Stated task -> Write out the lines from the top of the material through the line with "where it belongs.", exactly and with nothing added.

Source data ->
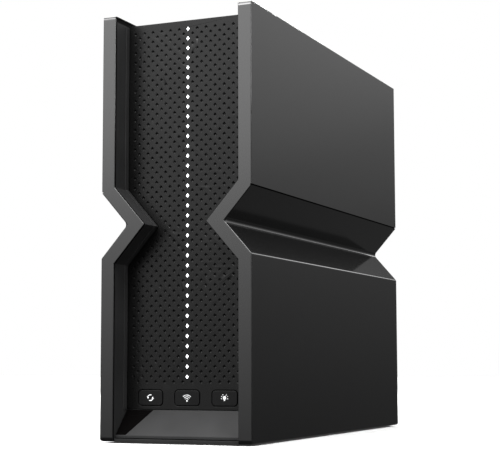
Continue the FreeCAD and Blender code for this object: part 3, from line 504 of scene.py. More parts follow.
def hand_over(piece: Obj, body: Body, slot: str, *nodes: str) -> None:
    """Shades a piece and says where it belongs.

    Args:
        piece: the piece.
        body: the body that it rides on.
        slot: the record's material slot; not used.
        nodes: the CAD nodes that it stands for.
    """
    shade(piece)
    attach(piece, body.value)
    if nodes:
        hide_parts(*nodes)
    LOG.info("%s rides on %s", piece.name, body.value)


def refined(
    node: str, finish: Finish, slot: str, width: float, body: Body = Body.HOUSING
) -> None:
    """Rebuilds a CAD node with joined faces and rounded edges.

    Args:
        node: the CAD node that the piece stands for.
        finish: its finish.
        slot: the record's material slot.
        width: how wide the rounding is, in metres.
        body: the body that it rides on.
    """
    piece = new_object(node + "_shell", to_mesh(merged(node), node), finish)
    soften(piece, width)
    hand_over(piece, body, slot, node)


def prism(shape: bmesh.types.BMesh, outline: Sequence[Point2], front: float, back: float) -> None:
    """Adds a closed prism along Y to a bmesh.

    Args:
        shape: the bmesh to add to.
        outline: corners across and up, counter-clockwise seen from the front.
        front: the level of the front face.
        back: the level of the back face.
    """
    ends = [[shape.verts.new((x, y, z)) for x, z in outline] for y in (front, back)]
    shape.faces.new(ends[0])
    shape.faces.new(ends[1][::-1])
    count = len(outline)
    for index in range(count):
        after = (index + 1) % count
        shape.faces.new((ends[0][after], ends[0][index], ends[1][index], ends[1][after]))


def arc(centre: Point2, radius: float, start: float, end: float, steps: int) -> list[Point2]:
    """Points on an arc, with angles in degrees from the +X direction."""
    angles = [math.radians(start + (end - start) * i / steps) for i in range(steps + 1)]
    return [(centre[0] + radius * math.cos(a), centre[1] + radius * math.sin(a)) for a in angles]


@dataclass(frozen=True)
class Hourglass:
    """The outline of the case: upright sides with a waist half way up."""

    half_width: float
    low: float
    high: float
    notch_depth: float = 17.7 * MM
    notch_half: float = 20.1 * MM

    @property
    def middle(self) -> float:
        """The level of the waist."""
        return (self.low + self.high) / 2

    @property
    def slant(self) -> float:
        """How far a slanted face moves across for each unit that it is inset."""
        return math.hypot(1, self.notch_depth / self.notch_half)

    def tip(self, inset: float) -> float:
        """How far the waist's tip is from the middle, at an inset."""
        return self.half_width - self.notch_depth - inset * self.slant

    def reach(self, inset: float) -> float:
        """Half the waist's height, at an inset."""
        return self.notch_half + inset * (self.slant - 1) * self.notch_half / self.notch_depth

    def side(self, inset: float, low: float, high: float) -> list[Point2]:
        """The right-hand side from its foot to its top.

        Args:
            inset: how far it is moved inwards.
            low: the level of its foot.
            high: the level of its top.
        Returns:
            Five points.
        """
        across = self.half_width - inset
        reach = self.reach(inset)
        return [
            (across, low),
            (across, self.middle - reach),
            (self.tip(inset), self.middle),
            (across, self.middle + reach),
            (across, high),
        ]

    def band(self, outside: float, inside: float, low: float, high: float) -> list[Point2]:
        """The closed outline of a band between two insets on the right-hand side."""
        return self.side(outside, low, high) + self.side(inside, low, high)[::-1]


# ---------------------------------------------------------------- geometry node trees


class Tree:
    """A geometry node tree under construction."""

    def __init__(self, name: str) -> None:
        """Starts a tree that takes and gives geometry.

        Args:
            name: the tree's name.
        """
        self.group = bpy.data.node_groups.new(name, "GeometryNodeTree")
        face = self.group.interface
        face.new_socket("Geometry", in_out="INPUT", socket_type="NodeSocketGeometry")
        face.new_socket("Geometry", in_out="OUTPUT", socket_type="NodeSocketGeometry")
        self.source = self.group.nodes.new("NodeGroupInput")
        self.sink = self.group.nodes.new("NodeGroupOutput")
        self.names: dict[str, str] = {}

    def size(self, name: str, kind: str = "NodeSocketFloat") -> Socket:
        """Adds a named input.

        Args:
            name: the input's name.
            kind: its socket type.
        Returns:
            Its socket inside the tree.
        """
        made = self.group.interface.new_socket(name, in_out="INPUT", socket_type=kind)
        self.names[name] = made.identifier
        return self.source.outputs[name]

    def add(self, kind: str, inputs: dict[str | int, object], **settings: object) -> Socket:
        """Adds a node.

        Args:
            kind: the node's type.
            inputs: a link or a value for each of its inputs.
            settings: a value for each of its properties.
        Returns:
            Its first output.
        """
        node = self.group.nodes.new(kind)
        for name, value in settings.items():
            setattr(node, name, value)
        for key, value in inputs.items():
            self.feed(value, node.inputs[key])
        return node.outputs[0]

    def feed(self, value: object, socket: Socket) -> None:
        """Links a socket, or sets its value.

        Args:
            value: another socket, or a plain value.
            socket: the socket.
        """
        if isinstance(value, bpy.types.NodeSocket):
            self.group.links.new(value, socket)
        else:
            socket.default_value = value

    def math(self, operation: str, *terms: object) -> Socket:
        """The result of a Math node on numbers or sockets."""
        return self.add("ShaderNodeMath", dict(enumerate(terms)), operation=operation)

    def finish(self, geometry: Socket, material: Socket) -> None:
        """Ends the tree in Realize Instances and Set Material.

        Args:
            geometry: the geometry.
            material: its material.
        """
        real = self.add("GeometryNodeRealizeInstances", {"Geometry": geometry})
        dressed = self.add("GeometryNodeSetMaterial", {"Geometry": real, "Material": material})
        self.feed(dressed, self.sink.inputs[0])

    def attach(self, piece: Obj, values: dict[str, object]) -> None:
        """Puts the tree on an object as a modifier, and settles it.

        Args:
            piece: the object.
            values: a value for each named input.
        """
        modifier = piece.modifiers.new(self.group.name, "NODES")
        modifier.node_group = self.group
        for name, value in values.items():
            modifier[self.names[name]] = value
        settle(piece)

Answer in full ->
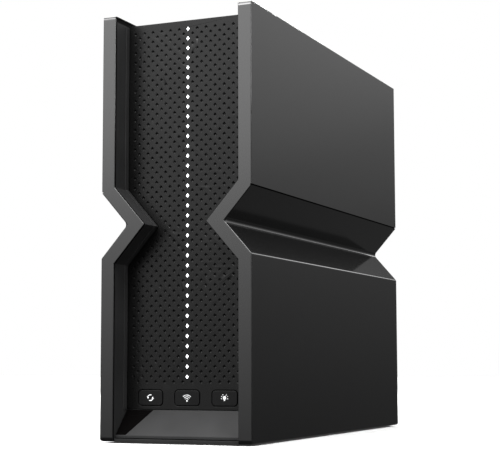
Continue the FreeCAD and Blender code for this object: part 3, from line 504 of scene.py. More parts follow.
def hand_over(piece: Obj, body: Body, slot: str, *nodes: str) -> None:
    """Shades a piece and says where it belongs.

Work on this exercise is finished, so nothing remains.